James Kennedy, Specialist Writer
Honourable Mentions: The Unbearable Weight Of Massive Talent, Prey, RRR
10-2: Werewolf By Night, Glass Onion, Weird: The Al Yankovic Story, Bodies Bodies Bodies, Bullet Train, Nope, Argentina 1985, The Northman, Everything Everywhere All At Once
Movie Of The Year: The Banshees Of Inisherin
I came into The Banshees of Inisherin expecting it to be one of McDonagh’s bleakest films. However, I was staggered by just how bleak it ended up being. The whole film is one big existential crisis. It is a beautifully shot, expertly acted, rumination on the impermanence of life. Yet, as dreary as The Banshees of Inisherin may be, it is also consistently, effortlessly funny. The story is extraordinarily simple, but it is layered with enough symbolic imagery, and mythology, to keep you chewing on it long after the credits have rolled. That is quite possibly the film’s greatest attribute; it sticks with you. Or maybe it haunts you.

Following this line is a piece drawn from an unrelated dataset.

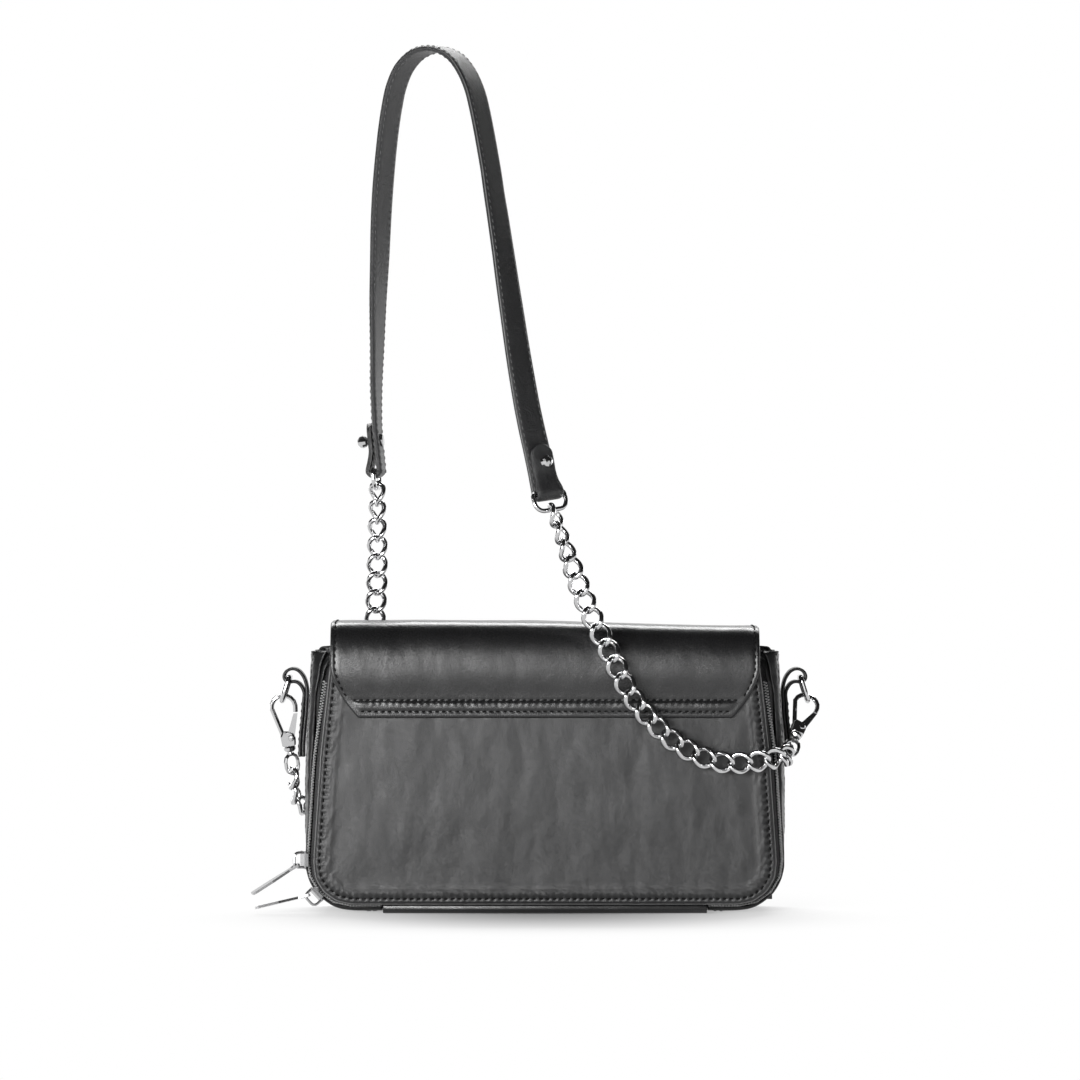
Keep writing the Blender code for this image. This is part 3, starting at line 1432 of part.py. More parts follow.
def chain_mids(table):
    return [Vector((x * EYE_X * 2, y * BAG_DEPTH, EYE_Z + z * CHAIN_REACH)) for x, y, z in table]


CHAIN_MIDS = {"left": chain_mids(CHAIN_LEFT_SHARES), "right": chain_mids(CHAIN_RIGHT_SHARES)}


def link_bow(along, flat, end):
    """The way that a link's end bow runs across, at its leading end (1) or trailing end (-1)."""
    flat = (flat - along * flat.dot(along)).normalized()
    side = flat.cross(along).normalized()
    lean = math.radians(LINK_TWIST) * end
    return side * math.cos(lean) + flat * math.sin(lean)


def swivel_turn(place, mids, side):
    """How far the swivel is turned for the last link's bow to pass square through its eyelet."""
    eye = eyelet_middle(place)
    along = (eye - mids[-1]).normalized()
    bow = link_bow(along, Vector((side, 0.0, 0.0)), 1.0)
    bow = place.to_3x3().inverted() @ bow
    return math.degrees(math.atan2(bow.x, -bow.y))


def make_side_hardware(side, word):
    make_tab("tab_" + word, side)
    at, down = ring_place(side)
    ring = pivot("ring_pivot_" + word, at)
    make_side_ring("side_ring_" + word, side, ring)
    place, bow_low = hook_frame(side)
    hook = pivot("hook_pivot_" + word, bow_low, ring)
    make_hook("hook_" + word, place, hook)
    gate = pivot("gate_pivot_" + word, place @ Vector((RIVET_X, 0.0, RIVET_Z)), hook)
    make_gate("gate_" + word, place, gate)
    make_rivet("gate_rivet_" + word, place, hook)
    swivel = pivot("swivel_pivot_" + word, place.translation, hook)
    turn = swivel_turn(place, CHAIN_MIDS[word], side) + SWIVEL_TRIMS[word]
    make_swivel("swivel_" + word, place, swivel, turn)
    return place


def chain_ends(ring, hook, mids):
    """Where a run's first and last links hang: in the strap ring and in the hook's eyelet."""
    at, wide, down = ring
    low = at + down * STRAP_RING_DEPTH
    half_l = (LINK_LENGTH - LINK_WIRE) / 2
    first_way = (mids[0] - low).normalized()
    start = low + first_way * (half_l - (LINK_WIRE + STRAP_RING_WIRE) / 2 - SEAT_GAP)
    eye = eyelet_middle(hook)
    last_way = (eye - mids[-1]).normalized()
    end = eye - last_way * (half_l - (LINK_WIRE + EYELET_WIRE) / 2 - TOUCH_GAP)
    return start, end, first_way, last_way


def make_shoulder_strap(hooks):
    swing = pivot("strap_pivot", (0.0, TAB_Y, EYE_Z))
    ends = make_strap(swing)
    swings = {"left": STRAP_RING_SWING_LEFT, "right": STRAP_RING_SWING_RIGHT}
    for word, end in zip(("left", "right"), ends):
        make_stud("stud_" + word, end, swing)
        ring = strap_ring_place(end, swings[word])
        hold = pivot("strap_ring_pivot_" + word, ring[0], swing)
        make_strap_ring("strap_ring_" + word, ring, hold)
        mids = CHAIN_MIDS[word]
        start, end_place, first_way, last_way = chain_ends(ring, hooks[word], mids)
        links = chain_route(start, mids, end_place)
        twist = math.radians(LINK_TWIST)
        wide = ring[1]
        over = Vector((0.0, -1.0 if word == "right" else 1.0, 0.0))
        spread = (wide - first_way * wide.dot(first_way)).normalized()
        across = first_way.cross(spread)
        first = spread * math.cos(twist) + across * math.sin(twist)
        if first.dot(over) < 0:
            first = -first

        aside = Vector((1.0 if word == "right" else -1.0, 0.0, 0.0))

        def flats(share, first=first, over=over, aside=aside):
            if share > 0.5:
                return over.lerp(aside, smooth_step((share - 0.75) * 5))
            return first.lerp(over, smooth_step(share * 4))

        make_chain("chain_" + word, links, flats)


make_bag()
make_sliders()
HOOK_PLACES = {
    word: make_side_hardware(side, word) for side, word in ((-1.0, "left"), (1.0, "right"))
}
make_shoulder_strap(HOOK_PLACES)
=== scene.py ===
import math
from bisect import bisect_left
import bpy
import bmesh
from mathutils import Matrix, Vector, noise


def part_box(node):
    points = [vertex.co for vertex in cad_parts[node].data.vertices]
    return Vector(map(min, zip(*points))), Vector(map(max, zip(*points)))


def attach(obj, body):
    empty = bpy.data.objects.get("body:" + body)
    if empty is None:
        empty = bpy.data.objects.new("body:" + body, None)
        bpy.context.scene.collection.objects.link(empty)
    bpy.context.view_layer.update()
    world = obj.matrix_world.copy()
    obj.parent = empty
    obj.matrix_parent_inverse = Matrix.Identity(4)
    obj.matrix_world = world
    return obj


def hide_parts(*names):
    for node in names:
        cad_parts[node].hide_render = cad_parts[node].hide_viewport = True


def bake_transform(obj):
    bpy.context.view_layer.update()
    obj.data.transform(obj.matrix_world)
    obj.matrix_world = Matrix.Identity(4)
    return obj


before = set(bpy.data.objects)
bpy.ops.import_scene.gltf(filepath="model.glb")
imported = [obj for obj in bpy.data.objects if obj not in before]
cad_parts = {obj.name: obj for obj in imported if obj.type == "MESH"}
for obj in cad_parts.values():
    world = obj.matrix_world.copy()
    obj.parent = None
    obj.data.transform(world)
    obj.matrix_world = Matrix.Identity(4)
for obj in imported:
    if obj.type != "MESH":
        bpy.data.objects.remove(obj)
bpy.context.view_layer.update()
mm = 0.001

# camera: level, seen from behind the purse, with a long lens from 2.6 m
cameraSettings = {"place": (-0.0025, -2.631, 0.187), "lens": 173.0, "sensor": 36.0}
cameraData = bpy.data.cameras.new("camera")
cameraData.lens = cameraSettings["lens"]
cameraData.sensor_width = cameraSettings["sensor"]
cameraData.clip_end = 50.0
camera = bpy.data.objects.new("camera", cameraData)
camera.location = cameraSettings["place"]
camera.rotation_euler = (math.radians(90.0), 0.0, 0.0)
bpy.context.scene.collection.objects.link(camera)
bpy.context.scene.camera = camera
bpy.context.scene.view_settings.view_transform = "Standard"


# small mesh helpers
def smoothStep(t):
    t = min(max(t, 0.0), 1.0)
    return t * t * (3 - 2 * t)


def bump(t, middle, wide):
    return math.exp(-((t - middle) / wide) ** 2)


def wave(x, y, seed):
    # a slow random unevenness, the same on each run
    return noise.noise(Vector((x, y, seed)))


def newPiece(name, verts, faces, material, body, replaced=()):
    mesh = bpy.data.meshes.new(name)
    mesh.from_pydata([tuple(v) for v in verts], [], faces)
    mesh.update()
    mesh.shade_smooth()
    obj = bpy.data.objects.new(name, mesh)
    bpy.context.scene.collection.objects.link(obj)
    obj.data.materials.append(material)
    if replaced:
        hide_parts(*replaced)
    if body:
        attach(obj, body)
    return obj


def takeMesh(mesh):
    # the points and faces of a worked mesh, which is then let go
    mesh.verts.index_update()
    verts = [v.co.copy() for v in mesh.verts]
    faces = [tuple(v.index for v in f.verts) for f in mesh.faces]
    mesh.free()
    return verts, faces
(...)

Issy van der Velde, Cross-Department Editor
10-2: Bros, Bones And All, Vengeance, Jackass Forever, The Unbearable Weight Of Massive Talent, Turning Red, Fresh, Nope, Northman
Movie Of The Year: Everything Everywhere All At Once
In the last few years, everyone and their grandmother has been doing some sort of multiverse schtick, but none have captured the absurdity and possibility the way EEAAO has. It knows exactly when to inject some comedy and brevity but doesn’t let that interfere with the touching storyline all about familial expectations and wasted potential. Michelle Yeoh shows once again why she’s such a legend, while Ke Huy Quan makes a brilliant return to Hollywood. It’s a story everyone with overbearing parents can relate to, especially immigrants, and it tells it beautifully. It’s also the film me and my girlfriend bonded over on our first date, so it’ll always have a special place in my memory.